The Lobster di Yorgos Lanthimos, ovvero il sistema dell’amore

Nei giochi si assumono dei ruoli, ci si attiene a delle regole, discrete oppure ostentate, si entra in un sistema che per una durata imprecisa arbitraria vi estrae da un ambiente, ritenuto reale, e vi cala in un altro, ritenuto fittizio, una versione parziale esasperata del primo, a volte. Un film si presta al gioco, non che debba divertire rassicurante, anche la sofferenza breve lancinante può rientrarvi, forse per suggerire che le allusioni che promuove non sono del tutto innocue, ciò che lo rende esilarante è la precisione disinibita provocatoria delle semplificazioni che adotta.


The Lobster di Yorgos Lanthimos, ovvero il sistema dell’amore


Una tra le tante, farvi credere che siete osservatori estranei del gioco, come se non ne faceste parte, per poi lasciarvi intendere, troncando ogni dubbio, che ci state dentro, fino alla gola, e se avete riso, fin a quel punto, riderete un po’ meno. Se non avete mai giocato al sistema dell’amore, e può essere che lo crediate prima di aver visto The Lobster, di Yorgos Lanthimos, allora uno dei ruoli principali, a titolo gratuito certo, vi attende, perché è dedicato proprio a voi, e non è quello del lascivo analista di una abietta negazione del cuore umano, della denuncia a forti tinte di un autore che tratta il disinganno rabbioso e sfiduciato del cuore umano.


Quanto di caustico, potenzialmente deprimente e malvagio, di freddo artificio pianificato per farvi irritare, c’è in questo film, scuote un nervo anestetizzato, di sicuro, la vostra, nostra mitologia adagiata del sentimento genuino trasparente, ma non vi lascia senza vie d’uscita, anzi ve ne apre come di rado può accadere, ovviamente in un finale che a niente vale anticipare, proprio perché dipende solo da voi. Il sistema dell’amore, cui credete, forse, di non prendere parte, è quello coercitivo e, dato l’argomento, paradossale, in cui la più scrupolosa regola da seguire, assoggettati a pene e ricompense, è quella dell’accoppiamento premeditato, dell’anima gemella obbligatoria.

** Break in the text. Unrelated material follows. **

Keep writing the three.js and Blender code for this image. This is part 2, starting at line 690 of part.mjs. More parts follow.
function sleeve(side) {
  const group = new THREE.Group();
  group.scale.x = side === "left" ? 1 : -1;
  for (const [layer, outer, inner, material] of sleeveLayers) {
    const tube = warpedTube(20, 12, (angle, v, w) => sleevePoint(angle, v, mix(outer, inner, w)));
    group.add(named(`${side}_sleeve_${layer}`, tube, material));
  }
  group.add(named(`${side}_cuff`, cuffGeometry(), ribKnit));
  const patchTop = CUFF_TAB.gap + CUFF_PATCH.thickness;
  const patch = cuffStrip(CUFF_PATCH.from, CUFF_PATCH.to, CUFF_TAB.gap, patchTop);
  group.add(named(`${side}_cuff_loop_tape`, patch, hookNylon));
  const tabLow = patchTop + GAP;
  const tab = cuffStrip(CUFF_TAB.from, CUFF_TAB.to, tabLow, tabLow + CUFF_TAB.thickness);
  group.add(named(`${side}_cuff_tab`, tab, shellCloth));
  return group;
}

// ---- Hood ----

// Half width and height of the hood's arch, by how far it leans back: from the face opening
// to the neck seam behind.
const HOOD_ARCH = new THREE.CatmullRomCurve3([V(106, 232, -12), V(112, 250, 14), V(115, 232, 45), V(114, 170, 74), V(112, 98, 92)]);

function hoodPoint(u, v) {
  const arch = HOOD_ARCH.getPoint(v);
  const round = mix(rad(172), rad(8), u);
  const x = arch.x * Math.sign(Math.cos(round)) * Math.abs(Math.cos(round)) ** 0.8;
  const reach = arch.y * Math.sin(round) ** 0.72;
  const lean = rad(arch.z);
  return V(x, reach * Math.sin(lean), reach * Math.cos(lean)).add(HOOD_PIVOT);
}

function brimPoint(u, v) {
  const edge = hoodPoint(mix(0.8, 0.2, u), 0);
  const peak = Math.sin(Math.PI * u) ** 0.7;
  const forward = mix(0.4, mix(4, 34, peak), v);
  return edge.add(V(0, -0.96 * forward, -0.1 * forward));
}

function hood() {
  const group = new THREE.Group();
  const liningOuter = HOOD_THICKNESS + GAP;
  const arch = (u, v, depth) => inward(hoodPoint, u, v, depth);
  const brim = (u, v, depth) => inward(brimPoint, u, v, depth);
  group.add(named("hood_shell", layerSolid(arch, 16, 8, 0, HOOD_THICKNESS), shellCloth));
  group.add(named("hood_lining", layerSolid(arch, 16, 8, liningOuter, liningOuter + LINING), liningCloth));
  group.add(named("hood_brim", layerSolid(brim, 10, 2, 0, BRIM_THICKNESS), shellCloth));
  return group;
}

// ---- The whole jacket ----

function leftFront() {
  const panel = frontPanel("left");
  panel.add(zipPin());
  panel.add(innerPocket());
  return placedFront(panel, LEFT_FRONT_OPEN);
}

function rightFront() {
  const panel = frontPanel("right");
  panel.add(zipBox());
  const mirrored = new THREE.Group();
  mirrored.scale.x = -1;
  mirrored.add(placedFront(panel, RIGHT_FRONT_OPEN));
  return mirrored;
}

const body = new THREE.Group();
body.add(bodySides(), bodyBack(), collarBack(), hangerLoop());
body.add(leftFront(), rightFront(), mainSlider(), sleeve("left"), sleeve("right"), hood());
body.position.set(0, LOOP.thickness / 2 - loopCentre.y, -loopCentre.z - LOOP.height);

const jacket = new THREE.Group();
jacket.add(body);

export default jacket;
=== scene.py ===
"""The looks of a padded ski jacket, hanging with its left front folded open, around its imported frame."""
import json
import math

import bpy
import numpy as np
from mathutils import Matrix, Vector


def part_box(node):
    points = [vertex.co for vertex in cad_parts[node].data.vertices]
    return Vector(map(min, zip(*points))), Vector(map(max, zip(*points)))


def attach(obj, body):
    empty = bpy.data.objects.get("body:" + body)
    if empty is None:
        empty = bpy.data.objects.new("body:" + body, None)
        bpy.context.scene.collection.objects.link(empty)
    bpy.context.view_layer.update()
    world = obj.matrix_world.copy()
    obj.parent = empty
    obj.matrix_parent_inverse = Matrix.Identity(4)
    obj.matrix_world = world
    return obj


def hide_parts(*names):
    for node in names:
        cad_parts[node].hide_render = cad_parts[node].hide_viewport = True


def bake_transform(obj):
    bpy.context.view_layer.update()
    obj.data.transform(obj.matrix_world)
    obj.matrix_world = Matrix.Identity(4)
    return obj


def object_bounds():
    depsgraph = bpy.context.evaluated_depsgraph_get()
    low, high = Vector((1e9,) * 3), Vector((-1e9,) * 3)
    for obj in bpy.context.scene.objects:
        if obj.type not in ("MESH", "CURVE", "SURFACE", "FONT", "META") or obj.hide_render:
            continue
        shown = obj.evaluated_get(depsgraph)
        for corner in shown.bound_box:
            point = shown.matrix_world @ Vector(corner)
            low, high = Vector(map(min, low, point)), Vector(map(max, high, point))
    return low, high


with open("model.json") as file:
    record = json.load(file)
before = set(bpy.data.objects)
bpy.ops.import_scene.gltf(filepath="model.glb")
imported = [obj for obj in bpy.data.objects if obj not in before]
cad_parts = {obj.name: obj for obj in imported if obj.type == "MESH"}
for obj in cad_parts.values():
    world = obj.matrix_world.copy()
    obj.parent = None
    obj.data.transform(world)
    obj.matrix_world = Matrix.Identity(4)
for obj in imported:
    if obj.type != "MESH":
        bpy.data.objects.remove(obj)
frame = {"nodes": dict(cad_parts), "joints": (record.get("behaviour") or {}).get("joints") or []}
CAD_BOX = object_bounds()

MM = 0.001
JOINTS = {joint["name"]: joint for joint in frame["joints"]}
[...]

The Lobster di Yorgos Lanthimos, ovvero il sistema dell’amore


Certo, paradossale, e il gioco proprio per questo si fa esilarante ed eloquente, perché, ci si chiede, come si può ridurre l’amore a una pratica di scelte binarie condizionate, ossia, come lo si può riassumere, in una ossessione di senso e definizione, a lo stare insieme a qualcuno, e quindi ricevere gratificazione, inservibile in quanto si è costretti a ipocrite strategie di accoppiamento, o non lo stare insieme a qualcuno, e quindi ricevere punizioni degradanti definitive. Tra le punizioni che potremmo elencare, una la principale, nel film, è il bando categorico letterale dalla società, la regressione all’animale che preferiamo, l’aragosta, in questo caso, per Colin Farrel, protagonista sovrappeso e remissivo, fino all’ultimo, prima di cedere allo spettatore la soluzione finale, se esiste. Fare dell’amore una scelta, che è chiaro così divenga solo una tattica di sopravvivenza sociale riconosciuta e stimolata allo sfinimento, di certo vuol dire collegarlo ad un retroscena di timori radicato su cui neanche vale la pensa di insistere, e di fatti il film asetticamente lo evita, dandolo per acquisito, come un umore fondamentale del reale, ossia lo spettro panico della solitudine come vergogna primaria.


Ma è solo un gioco, in cui le mezze misure sono abolite, in favore di quello che è stato accuratamente rimosso, il terzo escluso, potremmo dire, che sempre si sottrae alla forzatura della scelta predefinita, in questo caso falsamente aperta sullo stare o meno con qualcuno, e da un gioco, si sa, è una regola implicita, ci si può sempre sfilare, senza dover ingrassare la contabilità dei vincitori e degli sconfitti.


Un film da tenere accanto, non che lo si debba vedere in rapida successione, per meglio intendere The Lobster, è Twentynine Palms di Bruno Dumont, dove l’amore, di una coppia, viene spaccato traumaticamente in pezzi, quasi ridotto in poltiglia, in una accelerazione orrida di violenza visiva, per mostrarne il fatuo mostruoso. Se nel primo il grottesco si dipana in favore di possibilità che il sistema precludeva, non riuscendole mai a scongiurare fino in fondo, in quest’ultimo a prevalere è una sentenza disperata che lascia i nervi tormentati, senza alcun sollievo. Da sconsigliare, quindi, la visione in coppia, specialmente se avete altri programmi dopo il film.